__GOAL OF THE EXERCISE__:
Give the entries again exactly, every one of them.

__EXERCISE INPUT__:
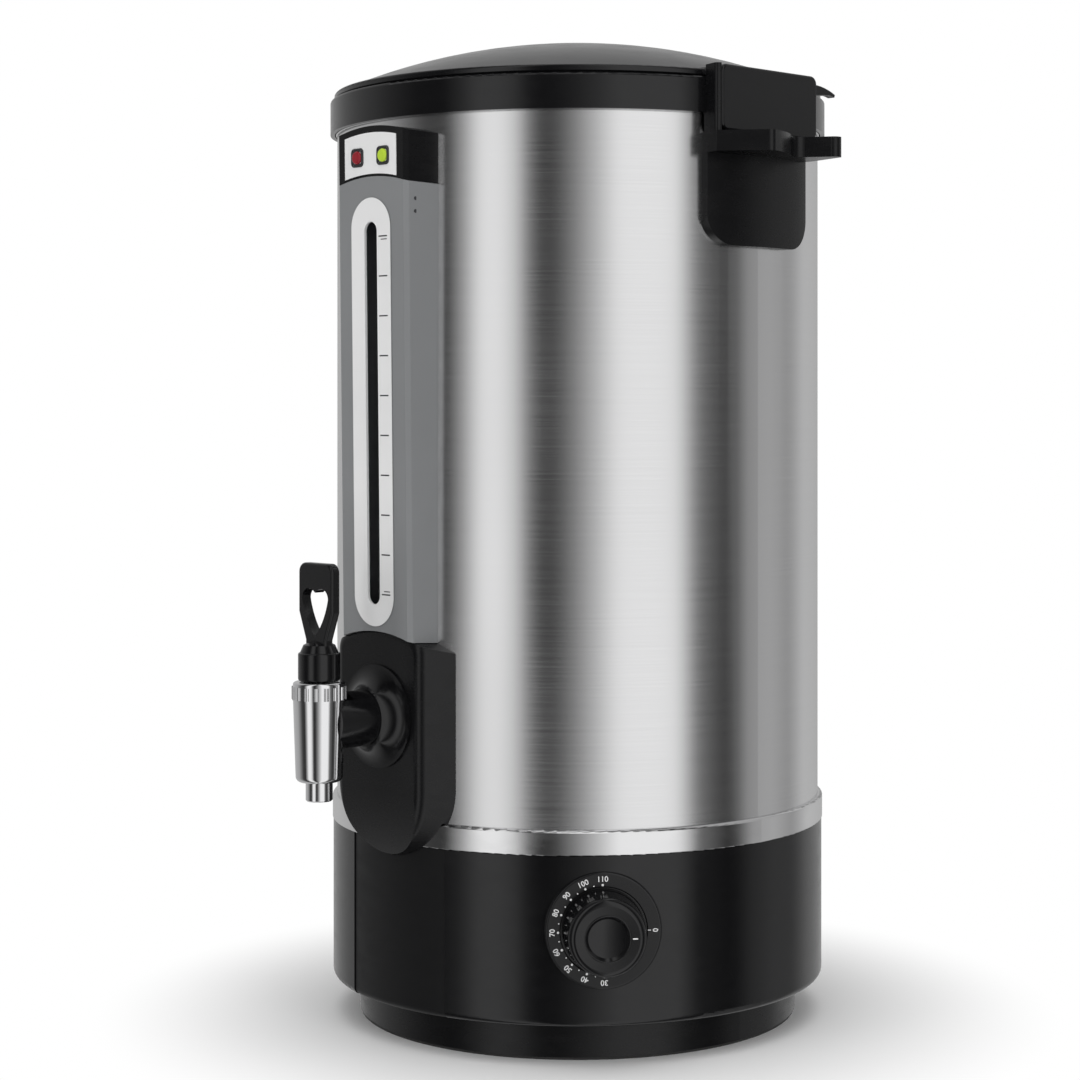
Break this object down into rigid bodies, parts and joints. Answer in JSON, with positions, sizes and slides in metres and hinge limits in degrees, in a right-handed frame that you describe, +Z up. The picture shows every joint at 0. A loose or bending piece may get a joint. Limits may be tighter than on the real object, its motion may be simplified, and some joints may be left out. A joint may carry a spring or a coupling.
{
  "type": "hot water urn",
  "caption": "Upright round steel hot water urn with a domed black lid, grip handles, a sight gauge, indicator lamps, a lever tap and a dial thermostat in its black base.",
  "frame": {"origin": "on the standing surface, on the axis of the round body", "axes": "+Z up, the tap points along -Y, the handles stand on +X and -X"},
  "size_m": [0.349, 0.3663, 0.5578],
  "materials": {
    "brushed_steel": "brushed",
    "polished_steel": "polished",
    "chrome": "polished",
    "black_gloss": "gloss",
    "black_satin": "satin",
    "grey_plastic": "satin",
    "white_plastic": "satin",
    "clear_glass": "clear",
    "red_lens": "clear lens",
    "green_lens": "clear lens",
    "black_rubber": "matte",
    "silicone": "translucent white",
    "aluminium": "cast",
    "spring_steel": "drawn",
    "brass": "machined",
    "dial_print": "gloss with white scale"
  },
  "bodies": {
    "urn_body": {"foot_ring": "black_satin", "foot_strip": "black_rubber", "base_plate": "black_satin", "rubber_feet": "black_rubber", "base_screws": "spring_steel", "base_skirt": "black_gloss", "front_base_panel": "black_satin", "trim_band": "polished_steel", "outer_shell": "brushed_steel", "inner_tank": "brushed_steel", "tank_floor": "brushed_steel", "heater_plate": "aluminium", "heating_element": "spring_steel", "dry_boil_cutout": "black_satin", "thermostat": "black_satin", "thermostat_probe": "brass", "dial_ring": "dial_print", "cord_gland": "black_satin", "terminal_block": "white_plastic", "rim_collar": "black_gloss", "right_handle": "black_gloss", "left_handle": "black_gloss", "handle_screws": "spring_steel", "gauge_housing": "grey_plastic", "gauge_bezel": "white_plastic", "sight_tube": "clear_glass", "tube_cap": "silicone", "tube_seal": "silicone", "gauge_tee": "silicone", "lamp_housing": "black_satin", "lamp_plate": "white_plastic", "red_lens": "red_lens", "green_lens": "green_lens", "tap_cover": "black_satin", "tap_shank": "brass", "tap_flange": "black_gloss", "tap_sleeve": "black_gloss", "tap_gasket": "silicone", "tap_nut": "brass", "tap_barrel": "chrome", "tap_nozzle": "chrome", "tap_bonnet": "chrome", "tap_spring": "spring_steel"},
    "knob_body": {"knob": "black_gloss", "thermostat_shaft": "spring_steel"},
    "valve_body": {"valve_stem": "spring_steel", "seat_cup": "silicone"},
    "lever_body": {"tap_lever": "black_gloss", "lever_pin": "spring_steel"},
    "seal_body": {"lid_gasket": "silicone"},
    "lid_body": {"lid": "black_gloss", "lid_liner": "brushed_steel"}
  },
  "joints": [
    {"name": "knob_turn", "type": "hinge", "parent": "urn_body", "child": "knob_body", "pos_m": [0.11657, -0.0944, 0.0725], "axis": [0.7771, -0.6293, 0], "range_deg": [-268, 0]},
    {"name": "tap_lift", "type": "slide", "parent": "urn_body", "child": "valve_body", "axis": [0, 0, 1], "range_m": [0, 0.0053], "deforming": ["tap_spring"]},
    {"name": "tap_pull", "type": "hinge", "parent": "valve_body", "child": "lever_body", "pos_m": [0, -0.192, 0.209], "axis": [1, 0, 0], "range_deg": [0, 30], "stiffness_Nm_per_rad": 0.1},
    {"name": "lid_lift", "type": "slide", "parent": "urn_body", "child": "seal_body", "axis": [0, 0, 1], "range_m": [0, 0.15]},
    {"name": "lid_turn", "type": "hinge", "parent": "seal_body", "child": "lid_body", "pos_m": [0, 0, 0.525], "axis": [0, 0, 1], "range_deg": [0, 30]}
  ],
  "couplings": [
    {"joint": "tap_lift", "follows": "tap_pull", "m_per_rad": 0.01}
  ]
}
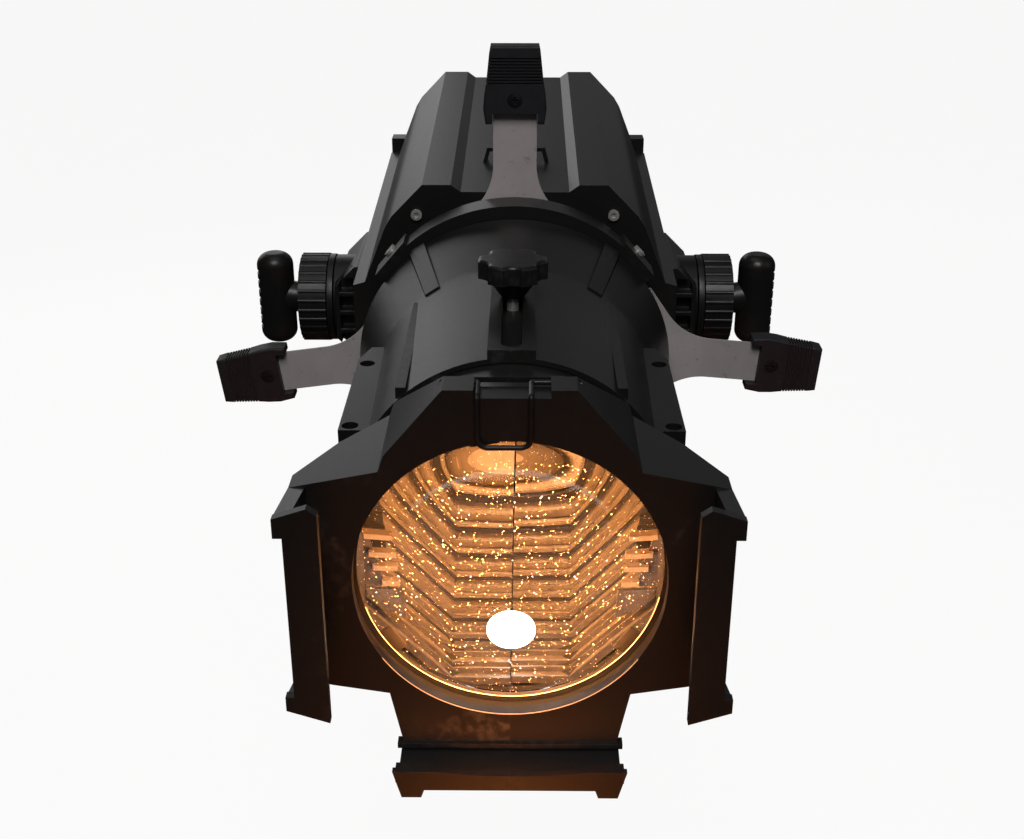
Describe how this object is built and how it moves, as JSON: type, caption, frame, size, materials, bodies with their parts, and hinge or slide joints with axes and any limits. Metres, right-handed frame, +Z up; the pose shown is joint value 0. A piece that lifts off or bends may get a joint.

__THE RESULT__:
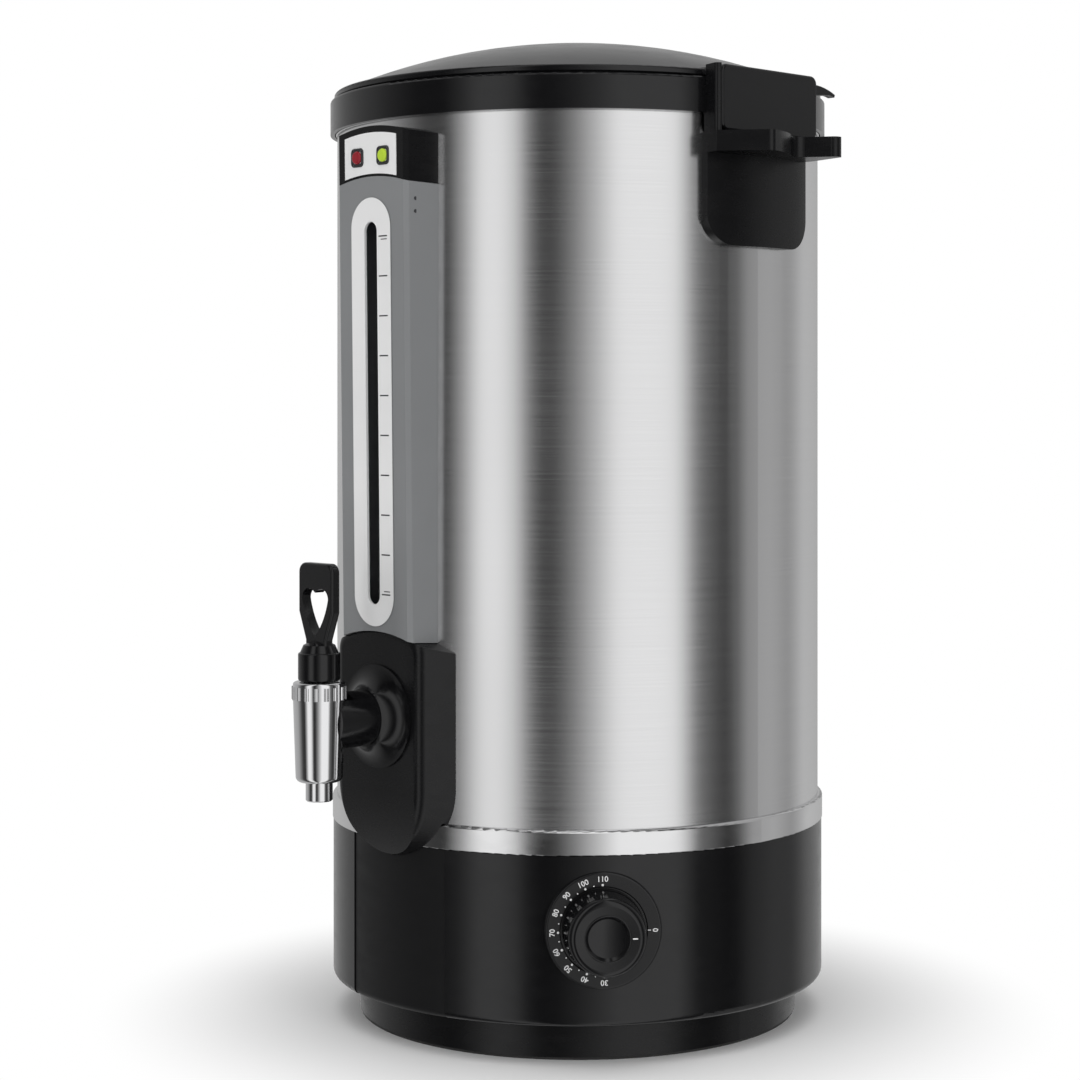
Break this object down into rigid bodies, parts and joints. Answer in JSON, with positions, sizes and slides in metres and hinge limits in degrees, in a right-handed frame that you describe, +Z up. The picture shows every joint at 0. A loose or bending piece may get a joint. Limits may be tighter than on the real object, its motion may be simplified, and some joints may be left out. A joint may carry a spring or a coupling.
{
  "type": "hot water urn",
  "caption": "Upright round steel hot water urn with a domed black lid, grip handles, a sight gauge, indicator lamps, a lever tap and a dial thermostat in its black base.",
  "frame": {"origin": "on the standing surface, on the axis of the round body", "axes": "+Z up, the tap points along -Y, the handles stand on +X and -X"},
  "size_m": [0.349, 0.3663, 0.5578],
  "materials": {
    "brushed_steel": "brushed",
    "polished_steel": "polished",
    "chrome": "polished",
    "black_gloss": "gloss",
    "black_satin": "satin",
    "grey_plastic": "satin",
    "white_plastic": "satin",
    "clear_glass": "clear",
    "red_lens": "clear lens",
    "green_lens": "clear lens",
    "black_rubber": "matte",
    "silicone": "translucent white",
    "aluminium": "cast",
    "spring_steel": "drawn",
    "brass": "machined",
    "dial_print": "gloss with white scale"
  },
  "bodies": {
    "urn_body": {"foot_ring": "black_satin", "foot_strip": "black_rubber", "base_plate": "black_satin", "rubber_feet": "black_rubber", "base_screws": "spring_steel", "base_skirt": "black_gloss", "front_base_panel": "black_satin", "trim_band": "polished_steel", "outer_shell": "brushed_steel", "inner_tank": "brushed_steel", "tank_floor": "brushed_steel", "heater_plate": "aluminium", "heating_element": "spring_steel", "dry_boil_cutout": "black_satin", "thermostat": "black_satin", "thermostat_probe": "brass", "dial_ring": "dial_print", "cord_gland": "black_satin", "terminal_block": "white_plastic", "rim_collar": "black_gloss", "right_handle": "black_gloss", "left_handle": "black_gloss", "handle_screws": "spring_steel", "gauge_housing": "grey_plastic", "gauge_bezel": "white_plastic", "sight_tube": "clear_glass", "tube_cap": "silicone", "tube_seal": "silicone", "gauge_tee": "silicone", "lamp_housing": "black_satin", "lamp_plate": "white_plastic", "red_lens": "red_lens", "green_lens": "green_lens", "tap_cover": "black_satin", "tap_shank": "brass", "tap_flange": "black_gloss", "tap_sleeve": "black_gloss", "tap_gasket": "silicone", "tap_nut": "brass", "tap_barrel": "chrome", "tap_nozzle": "chrome", "tap_bonnet": "chrome", "tap_spring": "spring_steel"},
    "knob_body": {"knob": "black_gloss", "thermostat_shaft": "spring_steel"},
    "valve_body": {"valve_stem": "spring_steel", "seat_cup": "silicone"},
    "lever_body": {"tap_lever": "black_gloss", "lever_pin": "spring_steel"},
    "seal_body": {"lid_gasket": "silicone"},
    "lid_body": {"lid": "black_gloss", "lid_liner": "brushed_steel"}
  },
  "joints": [
    {"name": "knob_turn", "type": "hinge", "parent": "urn_body", "child": "knob_body", "pos_m": [0.11657, -0.0944, 0.0725], "axis": [0.7771, -0.6293, 0], "range_deg": [-268, 0]},
    {"name": "tap_lift", "type": "slide", "parent": "urn_body", "child": "valve_body", "axis": [0, 0, 1], "range_m": [0, 0.0053], "deforming": ["tap_spring"]},
    {"name": "tap_pull", "type": "hinge", "parent": "valve_body", "child": "lever_body", "pos_m": [0, -0.192, 0.209], "axis": [1, 0, 0], "range_deg": [0, 30], "stiffness_Nm_per_rad": 0.1},
    {"name": "lid_lift", "type": "slide", "parent": "urn_body", "child": "seal_body", "axis": [0, 0, 1], "range_m": [0, 0.15]},
    {"name": "lid_turn", "type": "hinge", "parent": "seal_body", "child": "lid_body", "pos_m": [0, 0, 0.525], "axis": [0, 0, 1], "range_deg": [0, 30]}
  ],
  "couplings": [
    {"joint": "tap_lift", "follows": "tap_pull", "m_per_rad": 0.01}
  ]
}
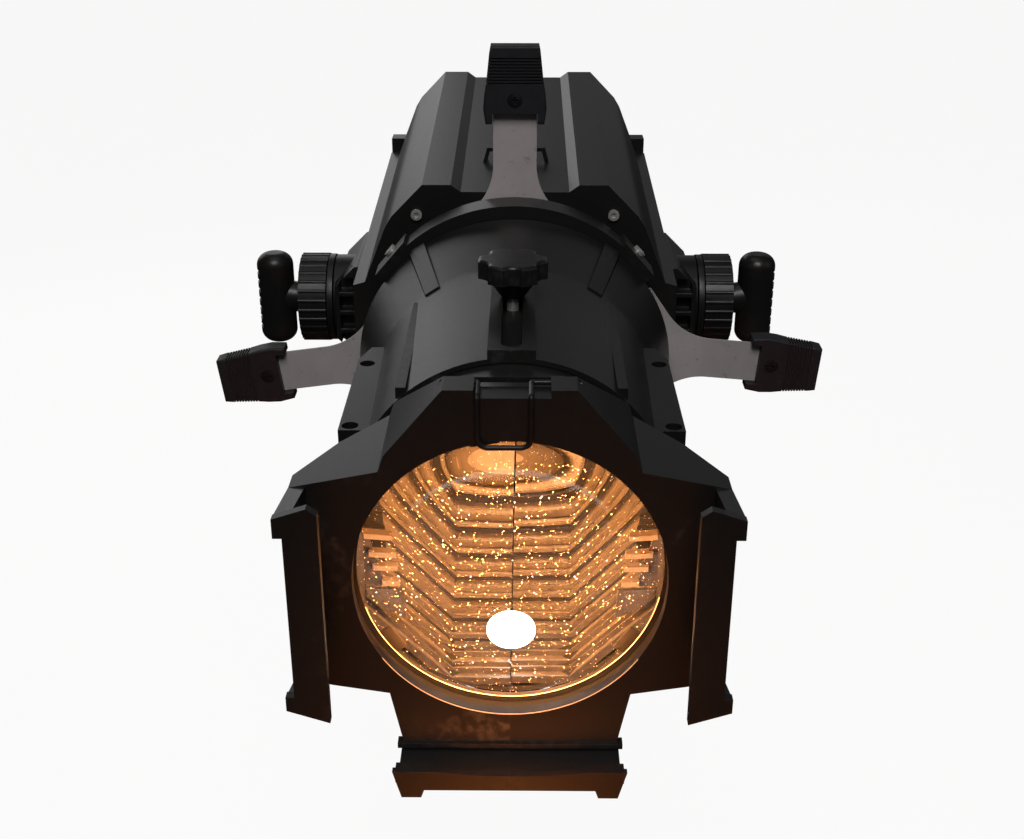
Describe how this object is built and how it moves, as JSON: type, caption, frame, size, materials, bodies with their parts, and hinge or slide joints with axes and any limits. Metres, right-handed frame, +Z up; the pose shown is joint value 0. A piece that lifts off or bends may get a joint.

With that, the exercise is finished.